_EXERCISE PROMPT_
Transcribe only part of the material below: the lines from the one containing "bpy.context.scene.collection.objects.link(empty)" through the one containing "for node in", inclusive, exactly as written.

* begin *

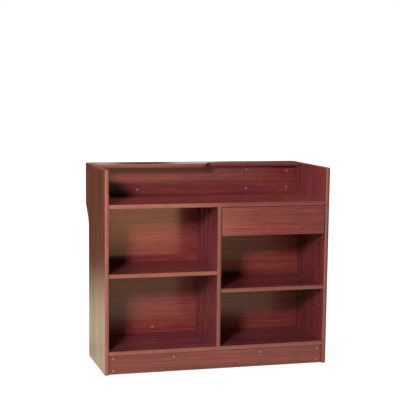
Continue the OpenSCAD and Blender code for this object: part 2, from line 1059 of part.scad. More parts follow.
front_a = [front_x0, front_z0];
front_b = [front_x1, front_z1];
front_runs = [
    [[front_a[0] + edge_t, front_a[1] + corner_r], [front_a[0] + edge_t, front_b[1] - corner_r]],
    [[front_a[0] + corner_r, front_b[1] - edge_t], [front_b[0] - corner_r, front_b[1] - edge_t]],
    [[front_b[0] - edge_t, front_b[1] - corner_r], [front_b[0] - edge_t, front_a[1] + corner_r]],
    [[front_b[0] - corner_r, front_a[1] + edge_t], [front_a[0] + corner_r, front_a[1] + edge_t]]
];
front_corners = [
    [[front_a[0] + corner_r, front_a[1] + corner_r], 180],
    [[front_a[0] + corner_r, front_b[1] - corner_r], 90],
    [[front_b[0] - corner_r, front_b[1] - corner_r], 0],
    [[front_b[0] - corner_r, front_a[1] + corner_r], 270]
];
front_screws = [
    for (x = [box_x0 + front_screw_in, box_x1 - front_screw_in])
        for (z = [box_z0 + front_screw_low, box_z0 + box_h - front_screw_high])
            [x, z]
];

module front_core() {
    translate([front_a[0] + edge_t, front_a[1] + corner_r])
        square([front_b[0] - front_a[0] - 2 * edge_t, drawer_front_h - 2 * corner_r]);
    translate([front_a[0] + corner_r, front_a[1] + edge_t])
        square([front_b[0] - front_a[0] - 2 * corner_r, drawer_front_h - 2 * edge_t]);
    for (c = front_corners)
        translate(c[0])
            circle(r = core_r);
}

module drawer_front() {
    color(laminate)
        difference() {
            facing(drawer_set_back + board_t / 2)
                translate([0, 0, -board_t / 2])
                    linear_extrude(board_t)
                        front_core();
            facing(drawer_set_back + board_t / 2)
                for (r = front_runs)
                    slot_run(r[0], r[1]);
            front_screw_places()
                screw_hole(box_t + screw_l);
        }
}

module drawer_front_edging() {
    color(moulding)
        facing(drawer_set_back + board_t / 2) {
            for (r = front_runs)
                edge_run(r[0], r[1]);
            for (c = front_corners)
                edge_turn(c[0], core_r, c[1], 90);
        }
}

// A screw along +Z that reaches length l beyond the face at z = 0, where its head lies
module screw(l, head_l = screw_head_l) {
    translate([0, 0, -head_l])
        cylinder(r = screw_head_r, h = head_l);
    translate([0, 0, -head_l / 2])
        cylinder(r = screw_r, h = l + head_l / 2);
}

module screw_hole(l) {
    translate([0, 0, -cut])
        cylinder(r = screw_r + hole_gap, h = l + slot_gap + cut);
}

// The heads lie against the inner face of the inner front, and the screws point forwards
module front_screw_places() {
    for (p = front_screws)
        translate([p[0], dy(front_d1 + box_t), p[1]])
            rotate([90, 0, 0])
                children();
}

bottom_z0 = box_z0 + bottom_lift;
bottom_a = [box_x0 + box_t - groove_l, front_d1 + box_t - groove_l, bottom_z0];
bottom_b = [box_x1 - box_t + groove_l, box_d1 - box_t + groove_l, bottom_z0 + bottom_t];

// The groove round the box is the bottom's own space with a gap round it
module bottom_space() {
    block([bottom_a[0] - groove_gap, bottom_a[1] - groove_gap, bottom_a[2] - groove_gap],
          [bottom_b[0] + groove_gap, bottom_b[1] + groove_gap, bottom_b[2] + groove_gap]);
}

module drawer_bottom() {
    color(hardboard)
        block(bottom_a, bottom_b);
}

corner_screw_z = [
    box_z0 + bottom_lift + bottom_t + corner_screw_low,
    box_z0 + box_h - corner_screw_high
];

// Screws through the box sides into the ends of its inner front and rear
module corner_screw_places() {
    for (z = corner_screw_z)
        for (d = [front_d1 + box_t / 2, box_d1 - box_t / 2]) {
            translate([box_x0 + screw_head_l, dy(d), z])
                rotate([0, 90, 0])
                    children();
            translate([box_x1 - screw_head_l, dy(d), z])
                rotate([0, -90, 0])
                    children();
        }
}

module sunk_screw_hole(l) {
    screw_hole(l);
    translate([0, 0, -screw_head_l - cut])
        cylinder(r = screw_head_r + hole_gap, h = screw_head_l + cut);
}

module drawer_corner_screws() {
    color(zinc)
        corner_screw_places()
            screw(box_t + screw_l);
}

module drawer_front_screws() {
    color(zinc)
        front_screw_places()
            screw(box_t + screw_l);
}

module box_end(d) {
    difference() {
        block([box_x0 + box_t, d, box_z0], [box_x1 - box_t, d + box_t, box_z0 + box_h]);
        bottom_space();
        corner_screw_places()
            sunk_screw_hole(box_t + screw_l);
    }
}

module drawer_inner_front() {
    color(raw_board)
        difference() {
            box_end(front_d1);
            front_screw_places()
                screw_hole(box_t + screw_l);
        }
}

module drawer_rear() {
    color(raw_board)
        box_end(box_d1 - box_t);
}

module box_side(x) {
    difference() {
        block([x, front_d1, box_z0], [x + box_t, box_d1, box_z0 + box_h]);
        bottom_space();
        corner_screw_places()
            sunk_screw_hole(box_t + screw_l);
        for (s = [-1, 1])
            runner_side(s)
                drawer_screw_places()
                    screw_hole(steel_t + runner_screw_l);
    }
}

module drawer_left_side() {
    color(raw_board)
        box_side(box_x0);
}

module drawer_right_side() {
    color(raw_board)
        box_side(box_x1 - box_t);
}

// Runners, drawn from the case's face at X = 0 towards the drawer

// Puts its children at the left face of the drawer bay for -1 and mirrored at the right face for 1
module runner_side(s) {
    if (s < 0)
        translate([divider_x1, 0, 0])
            children();
    else
        translate([side_in, 0, 0])
            mirror([1, 0, 0])
                children();
}

// Runs a section, drawn in X and height, along the runner
module along_runner() {
    translate([0, dy(runner_d0 + runner_l), 0])
        rotate([90, 0, 0])
            linear_extrude(runner_l)
                children();
}

// A rod along X whose middle lies on an axle, from s0 to s1
module axle_rod(d, r, s0, s1) {
    translate([s0, dy(d), axle_z])
        rotate([0, 90, 0])
            cylinder(r = r, h = s1 - s0);
}

cabinet_screw_d = [
    runner_d0 + cabinet_screw_in,
    runner_d0 + runner_l / 2,
    runner_d0 + runner_l - cabinet_screw_in
];
drawer_screw_d = [runner_d0 + drawer_screw_in, runner_d0 + runner_l - drawer_screw_in];

module cabinet_screw_places() {
    for (d = cabinet_screw_d)
        translate([steel_t, dy(d), axle_z])
            rotate([0, -90, 0])
                children();
}

module drawer_screw_places() {
    for (d = drawer_screw_d)
        translate([runner_gap + box_t / 2, dy(d), box_z0 - steel_t])
            children();
}

module cabinet_screw_holes() {
    cabinet_screw_places()
        screw_hole(steel_t + bolt_in);
}

module cabinet_runner() {
    difference() {
        along_runner() {
            translate([0, track_z - steel_t])
                square([steel_t, ceiling_z - track_z + 2 * steel_t]);
            translate([0, track_z - steel_t])
                square([track_w, steel_t]);
            translate([track_w - steel_t, track_z - steel_t])
                square([steel_t, steel_t + lip_h]);
            translate([0, ceiling_z])
                square([track_w - steel_t, steel_t]);
        }
        cabinet_screw_holes();
        axle_rod(front_axle_d, axle_r + hole_gap, -cut, steel_t + cut);
    }
}

module drawer_runner() {
    difference() {
        along_runner() {
            translate([runner_gap - steel_t, box_z0 - steel_t])
                square([steel_t, flange_z - box_z0 + 2 * steel_t]);
            translate([steel_t + flange_clear, flange_z])
                square([runner_gap - steel_t - flange_clear, steel_t]);
            translate([runner_gap - steel_t, box_z0 - steel_t])
                square([steel_t + box_t, steel_t]);
        }
        drawer_screw_places()
            screw_hole(steel_t + runner_screw_l);
        axle_rod(rear_axle_d, axle_r + hole_gap, runner_gap - steel_t - cut, runner_gap + cut);
    }
}

module left_cabinet_runner() {
    color(runner_white)
        runner_side(-1)
            cabinet_runner();
}

module right_cabinet_runner() {
    color(runner_white)
        runner_side(1)
            cabinet_runner();
}

module left_drawer_runner() {
    color(runner_white)
        runner_side(-1)
            drawer_runner();
}

module right_drawer_runner() {
    color(runner_white)
        runner_side(1)
            drawer_runner();
}

module cabinet_runner_screws() {
    color(zinc)
        for (s = [-1, 1])
            runner_side(s)
                cabinet_screw_places()
                    screw(steel_t + bolt_in, runner_head_l);
}

module drawer_runner_screws() {
    color(zinc)
        for (s = [-1, 1])
            runner_side(s)
                drawer_screw_places()
                    screw(steel_t + runner_screw_l);
}

// An axle from the steel at s0 through its roller to a head beyond the roller
module front_axle() {
    axle_rod(front_axle_d, axle_r, hole_gap, roller_s + roller_w + flange_clear / 2);
    axle_rod(front_axle_d, head_r, roller_s + roller_w + flange_clear / 4,
             roller_s + roller_w + flange_clear / 4 + head_t);
}

module rear_axle() {
    axle_rod(rear_axle_d, axle_r, roller_s - flange_clear / 2, runner_gap - hole_gap);
    axle_rod(rear_axle_d, head_r, roller_s - flange_clear / 4 - head_t, roller_s - flange_clear / 4);
}

module front_roller_axles() {
    color(zinc)
        for (s = [-1, 1])
            runner_side(s)
                front_axle();
}

module rear_roller_axles() {
    color(zinc)
        for (s = [-1, 1])
            runner_side(s)
                rear_axle();
}

module roller(d) {
    difference() {
        axle_rod(d, roller_r, roller_s, roller_s + roller_w);
        axle_rod(d, axle_r + run_gap, roller_s - cut, roller_s + roller_w + cut);
    }
}

module left_front_roller() {
    color(nylon)
        runner_side(-1)
            roller(front_axle_d);
}

module right_front_roller() {
    color(nylon)
        runner_side(1)
            roller(front_axle_d);
}

module left_rear_roller() {
    color(nylon)
        runner_side(-1)
            roller(rear_axle_d);
}

module right_rear_roller() {
    color(nylon)
        runner_side(1)
            roller(rear_axle_d);
}

left_side_panel();
right_side_panel();
left_side_edging();
right_side_edging();
divider();
divider_edging();
work_top();
work_top_edging();
base_deck();
base_deck_edging();
front_kick_plate();
rear_kick_plate();
lower_back();
upper_back();
ledge();
ledge_edging();
back_cam_locks();
kick_cam_locks();
deck_cam_locks();
back_cam_bolts();
kick_cam_bolts();
deck_cam_bolts();
back_cam_caps();
kick_cam_caps();
deck_cam_caps();
wood_dowels();
floor_glides();
left_shelf_pins();
right_shelf_pins();
left_shelf();
left_shelf_edging();
right_shelf();
right_shelf_edging();
drawer_front();
drawer_front_edging();
drawer_inner_front();
drawer_left_side();
drawer_right_side();
drawer_rear();
drawer_bottom();
drawer_corner_screws();
drawer_front_screws();
left_cabinet_runner();
right_cabinet_runner();
left_drawer_runner();
right_drawer_runner();
cabinet_runner_screws();
drawer_runner_screws();
front_roller_axles();
rear_roller_axles();
left_front_roller();
right_front_roller();
left_rear_roller();
right_rear_roller();
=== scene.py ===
"""Finishes, small fittings and studio of a ledge-top shop counter.

The boards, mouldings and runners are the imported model's own nodes, and get their
materials here. Cover caps, pins, screws, rollers, axles and glides are modelled anew
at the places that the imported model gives. Everything is in metres: +X to the clerk's
right, +Y to the customers, +Z up.
"""

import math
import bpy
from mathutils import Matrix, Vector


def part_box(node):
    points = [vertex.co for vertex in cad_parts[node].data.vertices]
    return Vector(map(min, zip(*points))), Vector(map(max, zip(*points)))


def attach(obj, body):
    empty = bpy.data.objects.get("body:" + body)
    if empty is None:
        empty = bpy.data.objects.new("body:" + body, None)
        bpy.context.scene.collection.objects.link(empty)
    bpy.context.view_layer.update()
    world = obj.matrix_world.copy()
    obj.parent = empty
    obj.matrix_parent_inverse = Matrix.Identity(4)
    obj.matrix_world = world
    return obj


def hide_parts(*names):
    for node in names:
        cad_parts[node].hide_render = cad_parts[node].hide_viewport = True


bl_info = {
    "name": "Shop Counter Finishes",
    "version": (1, 0, 0),
    "blender": (4, 5, 0),
    "location": "View3D > Sidebar > Counter",
    "description": "Woodgrain laminate, edge moulding and fittings of a ledge-top shop counter",
    "category": "Object",
}

import bpy
from bpy.props import FloatProperty, FloatVectorProperty, IntProperty, PointerProperty
from mathutils import Euler, Matrix, Vector

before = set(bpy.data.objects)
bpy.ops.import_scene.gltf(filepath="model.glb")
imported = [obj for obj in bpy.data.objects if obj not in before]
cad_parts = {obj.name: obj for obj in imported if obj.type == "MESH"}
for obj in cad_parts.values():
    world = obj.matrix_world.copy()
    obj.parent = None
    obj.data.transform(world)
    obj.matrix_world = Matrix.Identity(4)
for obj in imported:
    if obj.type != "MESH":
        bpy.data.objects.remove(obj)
MM = 0.001
UP = Vector((0, 0, 1))
WHITE = (1.0, 1.0, 1.0, 1.0)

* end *

_SOLUTION_
        bpy.context.scene.collection.objects.link(empty)
    bpy.context.view_layer.update()
    world = obj.matrix_world.copy()
    obj.parent = empty
    obj.matrix_parent_inverse = Matrix.Identity(4)
    obj.matrix_world = world
    return obj


def hide_parts(*names):
    for node in names:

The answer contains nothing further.